_WRITTEN TASK_: Provide the data again in its entirety, exactly as given.

_PROVIDED MATERIAL_:
╭──

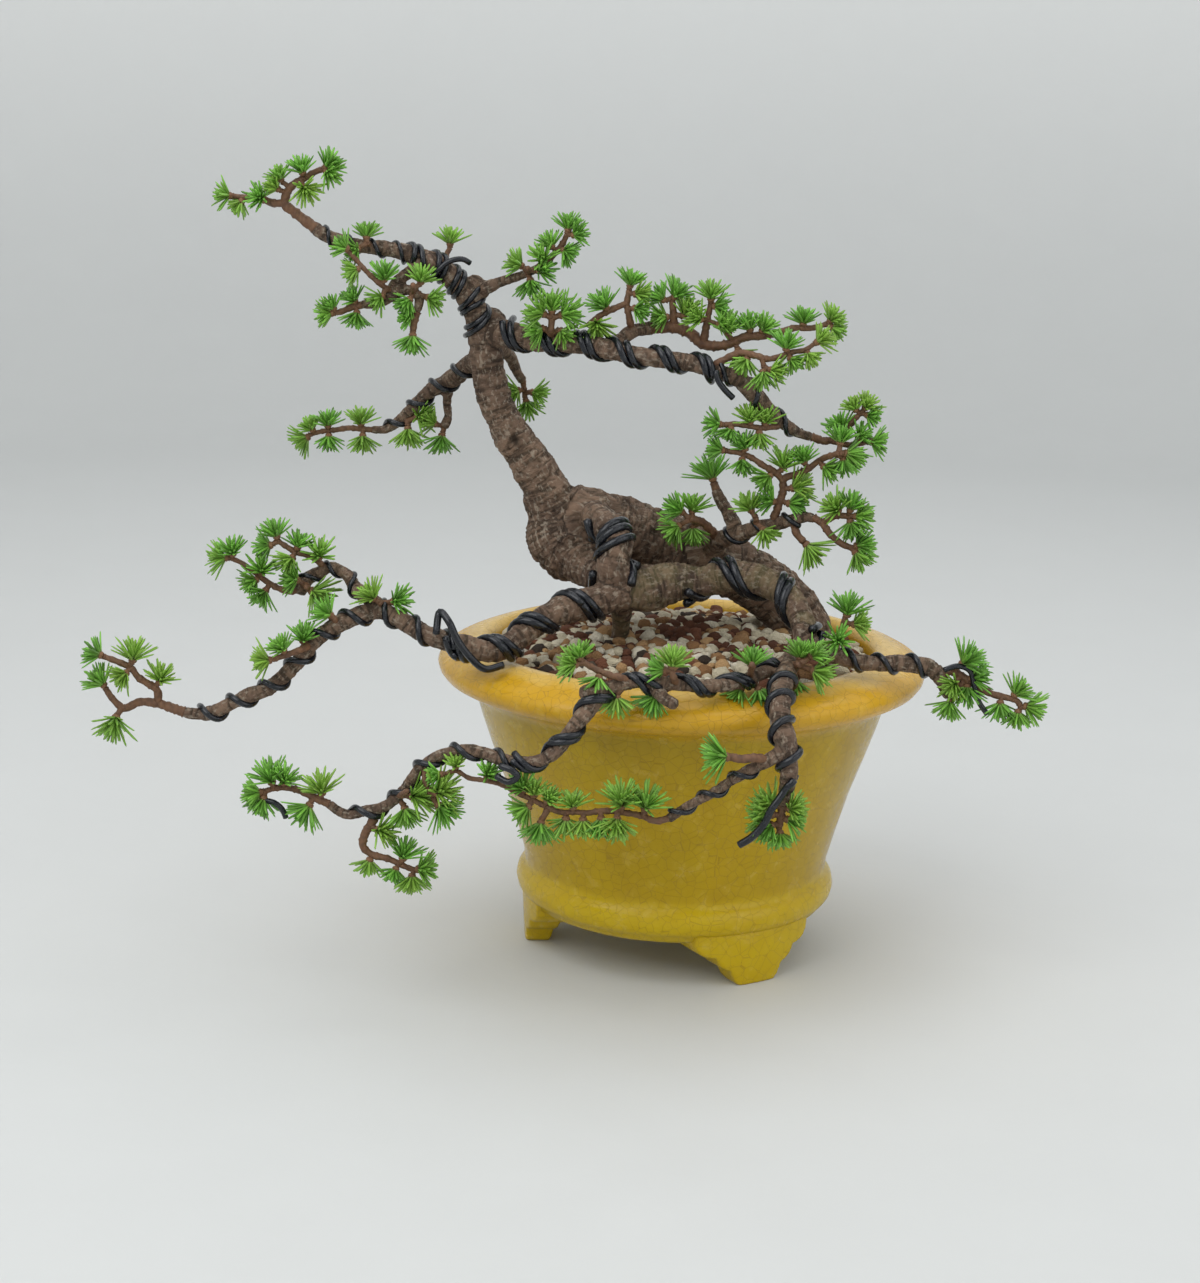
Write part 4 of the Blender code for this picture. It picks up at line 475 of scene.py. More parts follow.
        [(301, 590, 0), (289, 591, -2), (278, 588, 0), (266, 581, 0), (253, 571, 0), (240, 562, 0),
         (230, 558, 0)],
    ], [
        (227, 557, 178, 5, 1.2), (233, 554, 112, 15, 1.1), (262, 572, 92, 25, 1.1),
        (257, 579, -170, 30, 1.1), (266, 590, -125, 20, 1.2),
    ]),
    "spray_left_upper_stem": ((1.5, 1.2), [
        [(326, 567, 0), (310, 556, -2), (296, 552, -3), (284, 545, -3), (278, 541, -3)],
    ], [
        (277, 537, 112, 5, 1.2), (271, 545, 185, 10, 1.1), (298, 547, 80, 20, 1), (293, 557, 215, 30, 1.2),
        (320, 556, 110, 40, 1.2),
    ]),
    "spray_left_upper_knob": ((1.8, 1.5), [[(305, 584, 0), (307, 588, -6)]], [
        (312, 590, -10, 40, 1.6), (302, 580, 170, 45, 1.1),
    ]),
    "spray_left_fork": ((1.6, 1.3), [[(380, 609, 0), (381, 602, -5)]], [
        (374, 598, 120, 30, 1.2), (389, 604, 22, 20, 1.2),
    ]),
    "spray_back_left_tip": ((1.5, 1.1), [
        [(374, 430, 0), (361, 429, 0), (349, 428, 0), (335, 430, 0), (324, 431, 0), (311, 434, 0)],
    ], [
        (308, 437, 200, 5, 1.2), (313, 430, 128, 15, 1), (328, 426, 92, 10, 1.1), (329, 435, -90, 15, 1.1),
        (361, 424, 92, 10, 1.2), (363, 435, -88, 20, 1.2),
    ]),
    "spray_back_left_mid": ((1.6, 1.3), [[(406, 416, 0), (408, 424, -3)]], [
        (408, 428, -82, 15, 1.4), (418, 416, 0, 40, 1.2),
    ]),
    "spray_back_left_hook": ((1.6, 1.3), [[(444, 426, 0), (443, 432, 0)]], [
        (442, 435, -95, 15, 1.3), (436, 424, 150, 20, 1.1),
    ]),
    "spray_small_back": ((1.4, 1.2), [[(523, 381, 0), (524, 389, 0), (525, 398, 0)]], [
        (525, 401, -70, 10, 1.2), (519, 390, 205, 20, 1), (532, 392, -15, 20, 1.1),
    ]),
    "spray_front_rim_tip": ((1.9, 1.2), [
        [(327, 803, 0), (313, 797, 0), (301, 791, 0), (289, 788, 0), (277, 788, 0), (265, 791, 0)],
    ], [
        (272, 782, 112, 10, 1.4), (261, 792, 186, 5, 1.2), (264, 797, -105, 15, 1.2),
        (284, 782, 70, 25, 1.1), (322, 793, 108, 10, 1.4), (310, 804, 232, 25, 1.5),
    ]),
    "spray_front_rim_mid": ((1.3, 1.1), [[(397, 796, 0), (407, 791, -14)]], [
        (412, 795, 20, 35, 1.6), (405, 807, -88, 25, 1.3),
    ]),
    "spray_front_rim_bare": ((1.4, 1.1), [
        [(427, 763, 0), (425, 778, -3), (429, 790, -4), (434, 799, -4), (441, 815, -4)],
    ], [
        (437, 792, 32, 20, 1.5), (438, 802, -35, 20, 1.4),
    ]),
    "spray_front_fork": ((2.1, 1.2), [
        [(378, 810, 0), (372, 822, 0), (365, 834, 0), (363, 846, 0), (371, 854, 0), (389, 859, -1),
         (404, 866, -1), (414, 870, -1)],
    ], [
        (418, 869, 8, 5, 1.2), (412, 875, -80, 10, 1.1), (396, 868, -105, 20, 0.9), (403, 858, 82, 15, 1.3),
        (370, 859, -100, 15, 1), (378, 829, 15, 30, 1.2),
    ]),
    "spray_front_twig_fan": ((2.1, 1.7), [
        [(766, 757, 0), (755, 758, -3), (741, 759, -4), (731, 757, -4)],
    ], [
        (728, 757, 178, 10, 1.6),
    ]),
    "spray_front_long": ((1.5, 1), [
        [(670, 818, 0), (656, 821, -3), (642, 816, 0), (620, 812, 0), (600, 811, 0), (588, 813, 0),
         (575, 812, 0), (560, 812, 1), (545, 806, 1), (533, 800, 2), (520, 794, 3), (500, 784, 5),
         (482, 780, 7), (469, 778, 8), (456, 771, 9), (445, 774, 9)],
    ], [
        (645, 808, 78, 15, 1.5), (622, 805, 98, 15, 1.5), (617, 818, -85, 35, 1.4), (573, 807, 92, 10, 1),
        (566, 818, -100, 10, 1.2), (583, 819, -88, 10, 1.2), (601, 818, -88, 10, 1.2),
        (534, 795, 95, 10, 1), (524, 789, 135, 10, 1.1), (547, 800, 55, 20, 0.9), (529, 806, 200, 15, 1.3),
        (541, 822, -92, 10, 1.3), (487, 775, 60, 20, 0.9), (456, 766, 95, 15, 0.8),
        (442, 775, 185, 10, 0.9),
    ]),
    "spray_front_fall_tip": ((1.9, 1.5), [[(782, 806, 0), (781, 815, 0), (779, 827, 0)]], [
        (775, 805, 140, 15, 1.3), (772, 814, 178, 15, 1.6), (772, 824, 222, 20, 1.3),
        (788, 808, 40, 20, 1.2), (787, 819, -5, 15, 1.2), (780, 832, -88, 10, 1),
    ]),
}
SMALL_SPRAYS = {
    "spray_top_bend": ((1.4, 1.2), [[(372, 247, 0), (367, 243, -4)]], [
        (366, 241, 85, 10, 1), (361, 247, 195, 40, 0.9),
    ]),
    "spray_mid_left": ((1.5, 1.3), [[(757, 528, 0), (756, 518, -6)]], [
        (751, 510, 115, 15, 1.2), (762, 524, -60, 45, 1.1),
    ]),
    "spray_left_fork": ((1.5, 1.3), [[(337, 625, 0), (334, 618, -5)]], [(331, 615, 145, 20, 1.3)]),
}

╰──

_SOLUTION_:
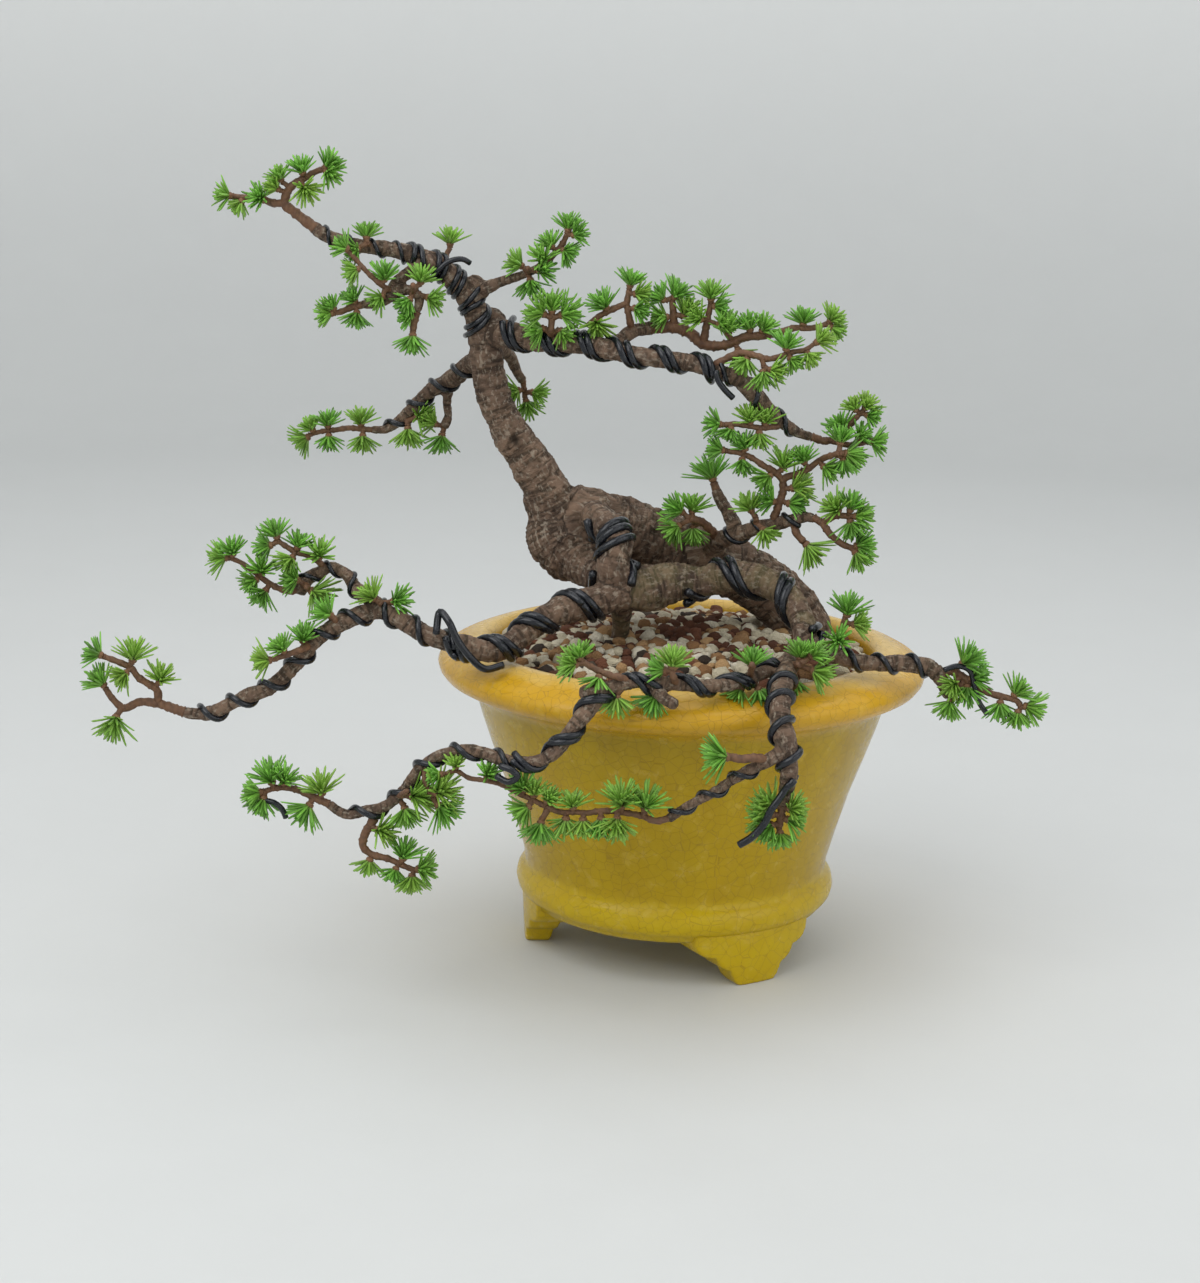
Write part 4 of the Blender code for this picture. It picks up at line 475 of scene.py. More parts follow.
        [(301, 590, 0), (289, 591, -2), (278, 588, 0), (266, 581, 0), (253, 571, 0), (240, 562, 0),
         (230, 558, 0)],
    ], [
        (227, 557, 178, 5, 1.2), (233, 554, 112, 15, 1.1), (262, 572, 92, 25, 1.1),
        (257, 579, -170, 30, 1.1), (266, 590, -125, 20, 1.2),
    ]),
    "spray_left_upper_stem": ((1.5, 1.2), [
        [(326, 567, 0), (310, 556, -2), (296, 552, -3), (284, 545, -3), (278, 541, -3)],
    ], [
        (277, 537, 112, 5, 1.2), (271, 545, 185, 10, 1.1), (298, 547, 80, 20, 1), (293, 557, 215, 30, 1.2),
        (320, 556, 110, 40, 1.2),
    ]),
    "spray_left_upper_knob": ((1.8, 1.5), [[(305, 584, 0), (307, 588, -6)]], [
        (312, 590, -10, 40, 1.6), (302, 580, 170, 45, 1.1),
    ]),
    "spray_left_fork": ((1.6, 1.3), [[(380, 609, 0), (381, 602, -5)]], [
        (374, 598, 120, 30, 1.2), (389, 604, 22, 20, 1.2),
    ]),
    "spray_back_left_tip": ((1.5, 1.1), [
        [(374, 430, 0), (361, 429, 0), (349, 428, 0), (335, 430, 0), (324, 431, 0), (311, 434, 0)],
    ], [
        (308, 437, 200, 5, 1.2), (313, 430, 128, 15, 1), (328, 426, 92, 10, 1.1), (329, 435, -90, 15, 1.1),
        (361, 424, 92, 10, 1.2), (363, 435, -88, 20, 1.2),
    ]),
    "spray_back_left_mid": ((1.6, 1.3), [[(406, 416, 0), (408, 424, -3)]], [
        (408, 428, -82, 15, 1.4), (418, 416, 0, 40, 1.2),
    ]),
    "spray_back_left_hook": ((1.6, 1.3), [[(444, 426, 0), (443, 432, 0)]], [
        (442, 435, -95, 15, 1.3), (436, 424, 150, 20, 1.1),
    ]),
    "spray_small_back": ((1.4, 1.2), [[(523, 381, 0), (524, 389, 0), (525, 398, 0)]], [
        (525, 401, -70, 10, 1.2), (519, 390, 205, 20, 1), (532, 392, -15, 20, 1.1),
    ]),
    "spray_front_rim_tip": ((1.9, 1.2), [
        [(327, 803, 0), (313, 797, 0), (301, 791, 0), (289, 788, 0), (277, 788, 0), (265, 791, 0)],
    ], [
        (272, 782, 112, 10, 1.4), (261, 792, 186, 5, 1.2), (264, 797, -105, 15, 1.2),
        (284, 782, 70, 25, 1.1), (322, 793, 108, 10, 1.4), (310, 804, 232, 25, 1.5),
    ]),
    "spray_front_rim_mid": ((1.3, 1.1), [[(397, 796, 0), (407, 791, -14)]], [
        (412, 795, 20, 35, 1.6), (405, 807, -88, 25, 1.3),
    ]),
    "spray_front_rim_bare": ((1.4, 1.1), [
        [(427, 763, 0), (425, 778, -3), (429, 790, -4), (434, 799, -4), (441, 815, -4)],
    ], [
        (437, 792, 32, 20, 1.5), (438, 802, -35, 20, 1.4),
    ]),
    "spray_front_fork": ((2.1, 1.2), [
        [(378, 810, 0), (372, 822, 0), (365, 834, 0), (363, 846, 0), (371, 854, 0), (389, 859, -1),
         (404, 866, -1), (414, 870, -1)],
    ], [
        (418, 869, 8, 5, 1.2), (412, 875, -80, 10, 1.1), (396, 868, -105, 20, 0.9), (403, 858, 82, 15, 1.3),
        (370, 859, -100, 15, 1), (378, 829, 15, 30, 1.2),
    ]),
    "spray_front_twig_fan": ((2.1, 1.7), [
        [(766, 757, 0), (755, 758, -3), (741, 759, -4), (731, 757, -4)],
    ], [
        (728, 757, 178, 10, 1.6),
    ]),
    "spray_front_long": ((1.5, 1), [
        [(670, 818, 0), (656, 821, -3), (642, 816, 0), (620, 812, 0), (600, 811, 0), (588, 813, 0),
         (575, 812, 0), (560, 812, 1), (545, 806, 1), (533, 800, 2), (520, 794, 3), (500, 784, 5),
         (482, 780, 7), (469, 778, 8), (456, 771, 9), (445, 774, 9)],
    ], [
        (645, 808, 78, 15, 1.5), (622, 805, 98, 15, 1.5), (617, 818, -85, 35, 1.4), (573, 807, 92, 10, 1),
        (566, 818, -100, 10, 1.2), (583, 819, -88, 10, 1.2), (601, 818, -88, 10, 1.2),
        (534, 795, 95, 10, 1), (524, 789, 135, 10, 1.1), (547, 800, 55, 20, 0.9), (529, 806, 200, 15, 1.3),
        (541, 822, -92, 10, 1.3), (487, 775, 60, 20, 0.9), (456, 766, 95, 15, 0.8),
        (442, 775, 185, 10, 0.9),
    ]),
    "spray_front_fall_tip": ((1.9, 1.5), [[(782, 806, 0), (781, 815, 0), (779, 827, 0)]], [
        (775, 805, 140, 15, 1.3), (772, 814, 178, 15, 1.6), (772, 824, 222, 20, 1.3),
        (788, 808, 40, 20, 1.2), (787, 819, -5, 15, 1.2), (780, 832, -88, 10, 1),
    ]),
}
SMALL_SPRAYS = {
    "spray_top_bend": ((1.4, 1.2), [[(372, 247, 0), (367, 243, -4)]], [
        (366, 241, 85, 10, 1), (361, 247, 195, 40, 0.9),
    ]),
    "spray_mid_left": ((1.5, 1.3), [[(757, 528, 0), (756, 518, -6)]], [
        (751, 510, 115, 15, 1.2), (762, 524, -60, 45, 1.1),
    ]),
    "spray_left_fork": ((1.5, 1.3), [[(337, 625, 0), (334, 618, -5)]], [(331, 615, 145, 20, 1.3)]),
}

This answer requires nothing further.